>>>>>
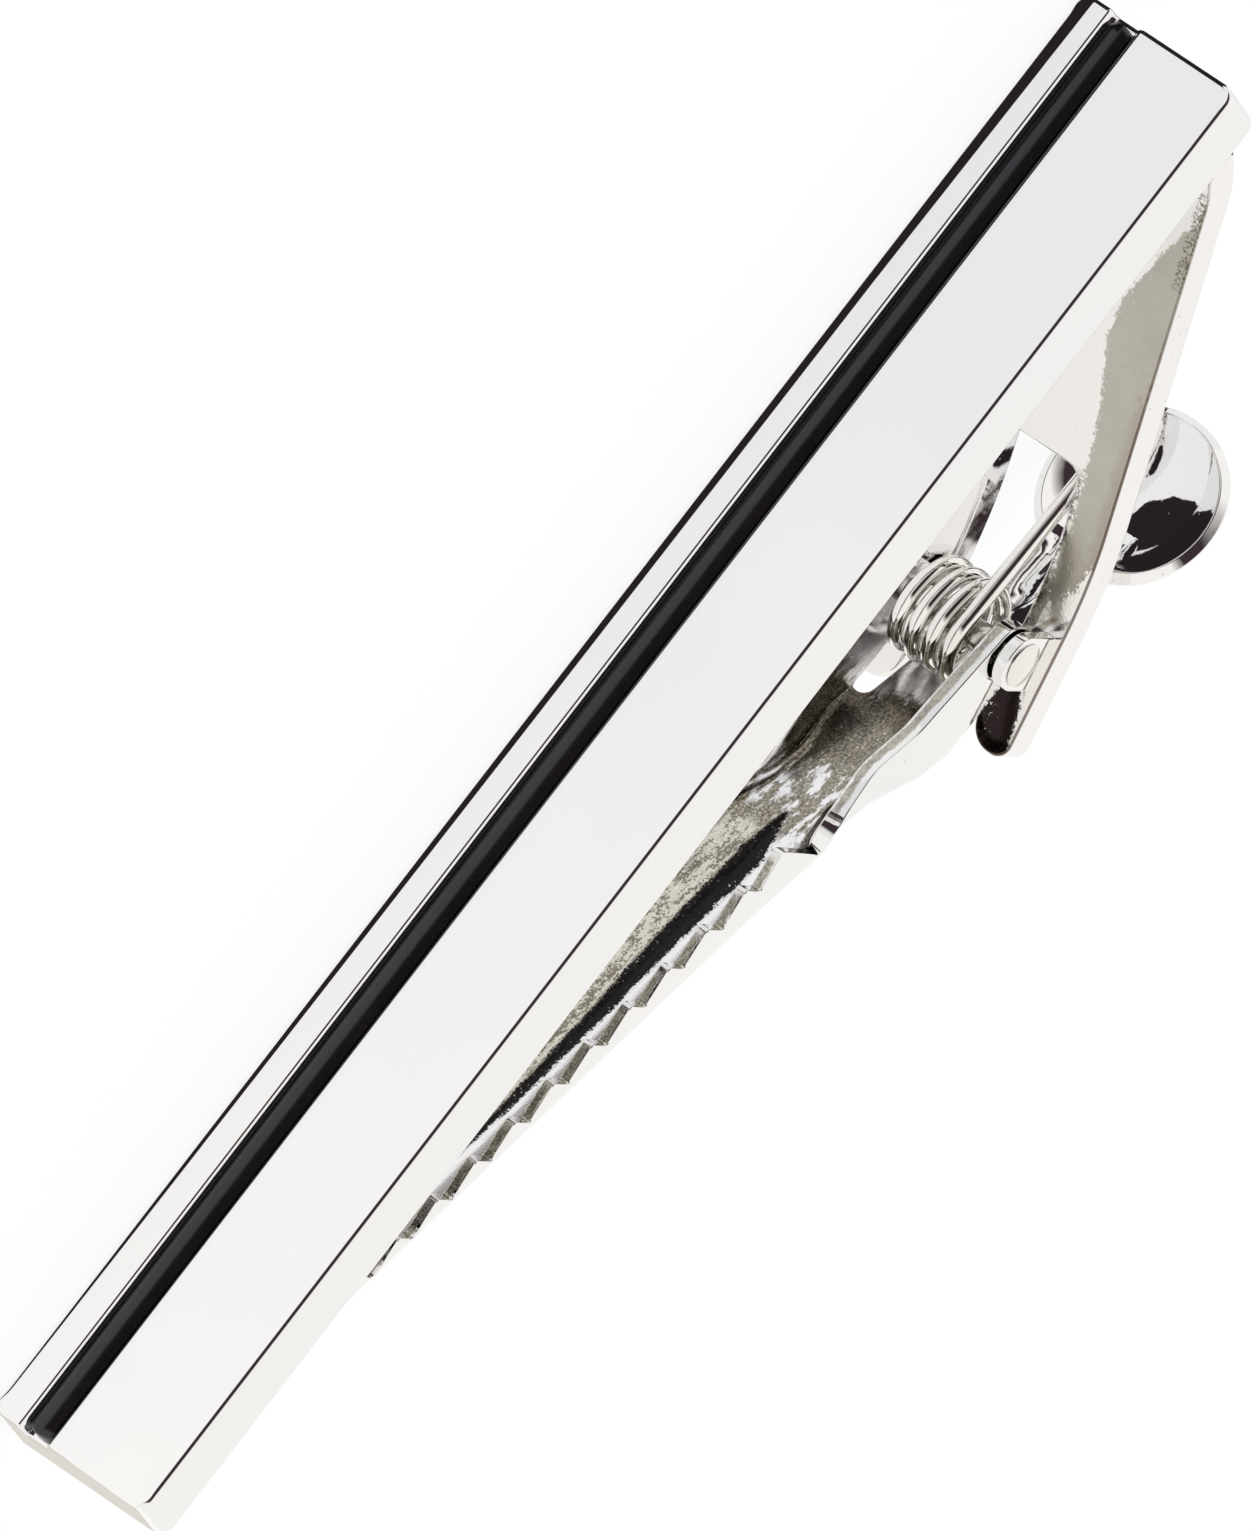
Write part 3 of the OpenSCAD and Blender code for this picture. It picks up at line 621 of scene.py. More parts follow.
TEETH, PITCH, DEPTH, FIRST, LAND = 11, 1.78, 0.72, 1.2, 0.14
STEEP, TOOTH_R = 0.3 * PITCH, 0.08
bite = unit(NOSE - HEEL)
into = np.array([-bite[1], bite[0]])
roots = HEEL + (FIRST + PITCH * np.arange(TEETH))[:, None] * bite
notches = np.stack([roots - (PITCH - STEEP - LAND) * bite, roots + DEPTH * into,
                    roots + STEEP * bite], 1).reshape(-1, 2)
toothed = unfold(np.concatenate([[HEEL], notches]))
ROOT_A, ROOT_STEP = float(toothed[2, 0]), float(np.diff(toothed[2::3, 0]).mean())

WAIST = np.array([[24.1, 1.86], [25.2, 2.1]])
NOSE_HALF, nose_end = 1.3, NOSE[0] - 0.12
jaw_corners = np.concatenate([ear_edge[-1:], unfold(CREST[None]), WAIST, toothed,
                              [[nose_end, NOSE_HALF], [nose_end, 0.0]]])
jaw_radii = np.concatenate([[0.1, 1.4, 1.2, 0.5, 0.35], np.full(3 * TEETH, TOOTH_R), [0.6, 0.1]])
jaw_edge = soft_chain(jaw_corners, jaw_radii)

side_edge = np.concatenate([pad_edge, neck_fillet[:-1], relief[:-1], ear_edge[:-1], jaw_edge])
lower, upper = side_edge * [1, -1], side_edge[::-1][1:-1]
lever_blank = dense(np.concatenate([lower, upper]), 0.25)
hole = unfold(arc(PIN, HOLE_R, 0, 2 * np.pi, 41)[:-1])


def signed_area(loop):
    """Half the sum of x y' - x' y over neighbours: positive where the loop runs counter-clockwise."""
    x, y = loop.T
    return 0.5 * (x * np.roll(y, -1) - np.roll(x, -1) * y).sum()


holes = [l if signed_area(l) < 0 else l[::-1] for l in (hole, hole * [1, -1])]
print("blank area in mm2:", round(signed_area(lever_blank), 2), "outline points", len(lever_blank))

# %% Press the lever
COIN, BAR_GAP, BOX_GAP = 0.2, 0.04, 0.001
PAD_TO, PAD_RUN, JAW_FROM, JAW_RUN, FLANGE_FROM, FLANGE_RUN = 12.6, 1.5, 24.6, 1.2, 1.1, 0.7


def thinned(blank):
    """The press coins the sheet thinner round the pad and along the toothed edges."""
    a, y = blank[:, 0], np.abs(blank[:, 1])
    jaw = eased((a - JAW_FROM) / JAW_RUN) * eased((y - FLANGE_FROM) / FLANGE_RUN)
    return COIN * (eased((PAD_TO - a) / PAD_RUN) + jaw)


lever_shell = press([lever_blank] + holes, lever_surface, SHEET, 0.06, 0.22, thinned)
deepest = (cad_hi.y - bar_lo.y) / MM - BOX_GAP
lever_shell[0][:, 1] = np.clip(lever_shell[0][:, 1], BAR_T + BAR_GAP, deepest)
lever = add_pressed("jaw_lever_pressed", [lever_shell], "lever", ["jaw_lever"])

# %% [markdown]
# ## The pivot pin
# The pin is a rivet: a straight shank whose two ends are closed into low domes over the ears.

# %% A rivet with domed heads
def turned(radius, across, centre, sides=48):
    """A profile (radius, w) turned round the pin's axis: r cos t and r sin t at each w."""
    t = np.linspace(0, 2 * np.pi, sides, endpoint=False)
    ring = np.stack([np.cos(t), np.sin(t)], 1)
    sd = centre + radius[:, None, None] * ring[None]
    return np.concatenate([sd, np.broadcast_to(across[:, None, None], sd.shape[:2] + (1,))], 2)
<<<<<
### Request
Return nothing but the lines from the first line of the listing through the line with "0]), float(np.diff(toothed[2::3, 0]).mean())", please, keeping every one of them unchanged.

### Solution to this problem
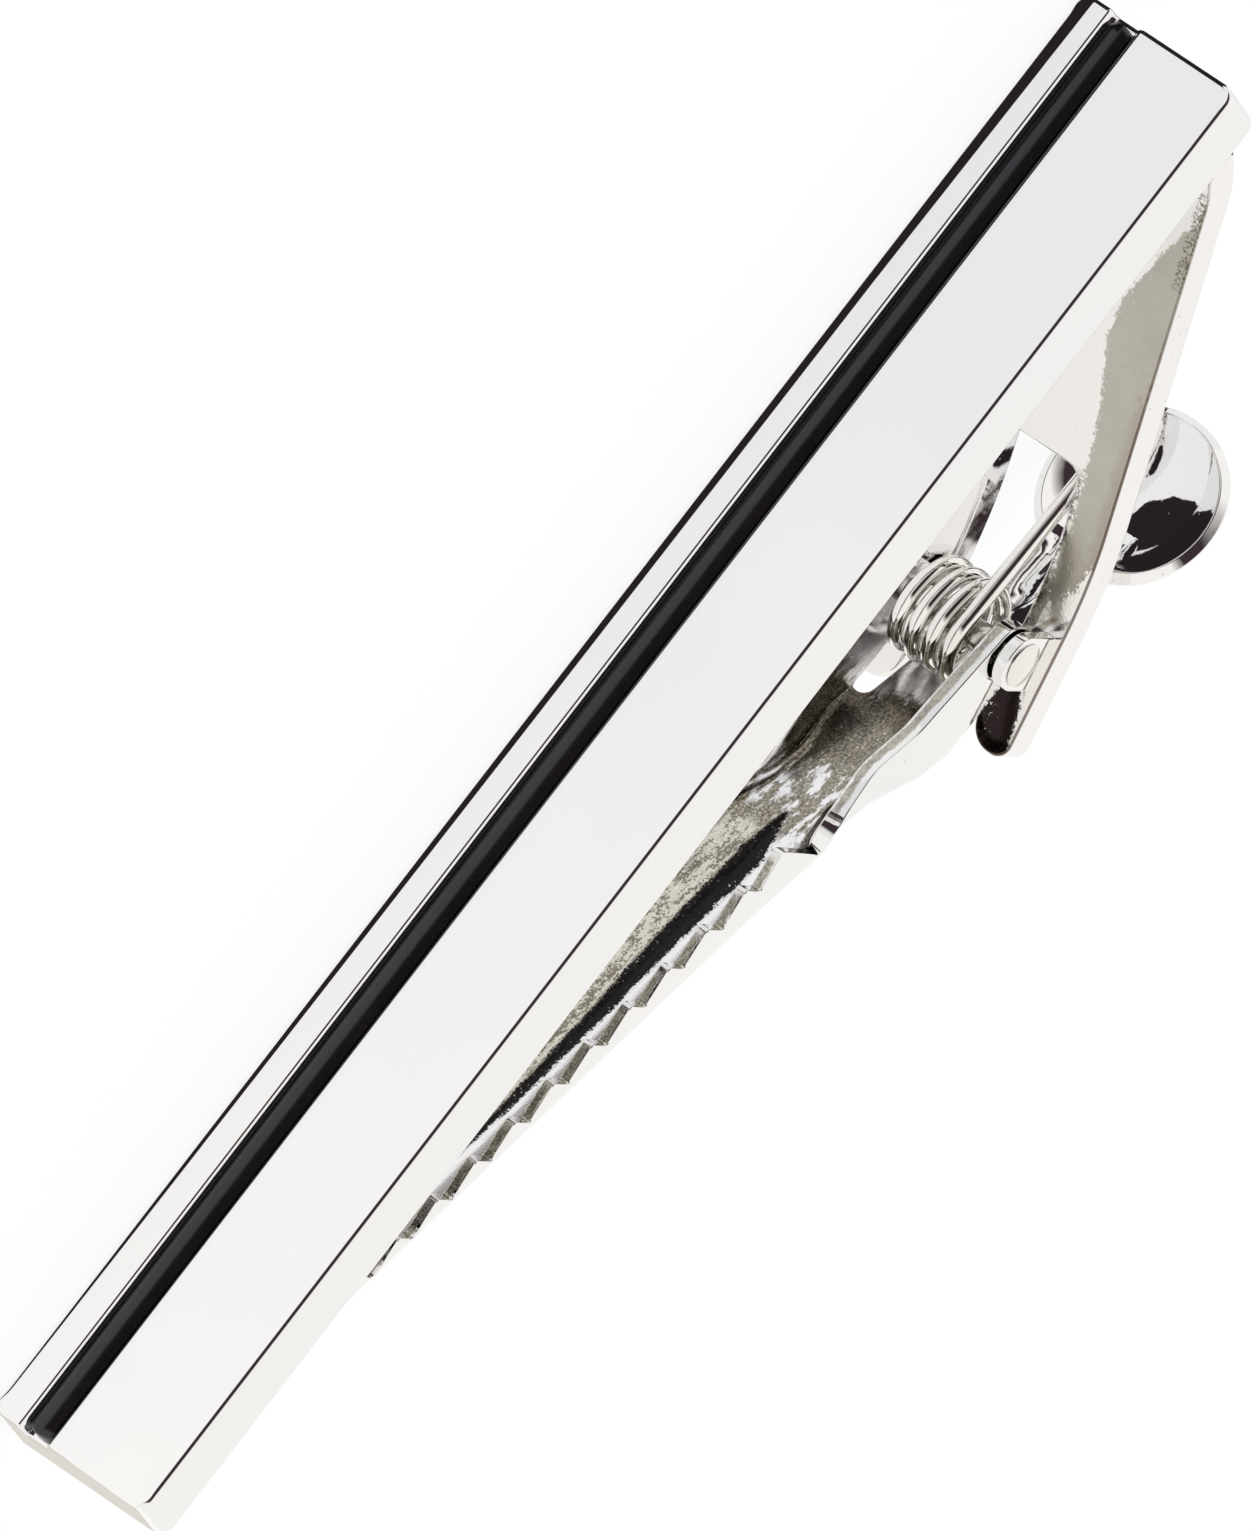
Write part 3 of the OpenSCAD and Blender code for this picture. It picks up at line 621 of scene.py. More parts follow.
TEETH, PITCH, DEPTH, FIRST, LAND = 11, 1.78, 0.72, 1.2, 0.14
STEEP, TOOTH_R = 0.3 * PITCH, 0.08
bite = unit(NOSE - HEEL)
into = np.array([-bite[1], bite[0]])
roots = HEEL + (FIRST + PITCH * np.arange(TEETH))[:, None] * bite
notches = np.stack([roots - (PITCH - STEEP - LAND) * bite, roots + DEPTH * into,
                    roots + STEEP * bite], 1).reshape(-1, 2)
toothed = unfold(np.concatenate([[HEEL], notches]))
ROOT_A, ROOT_STEP = float(toothed[2, 0]), float(np.diff(toothed[2::3, 0]).mean())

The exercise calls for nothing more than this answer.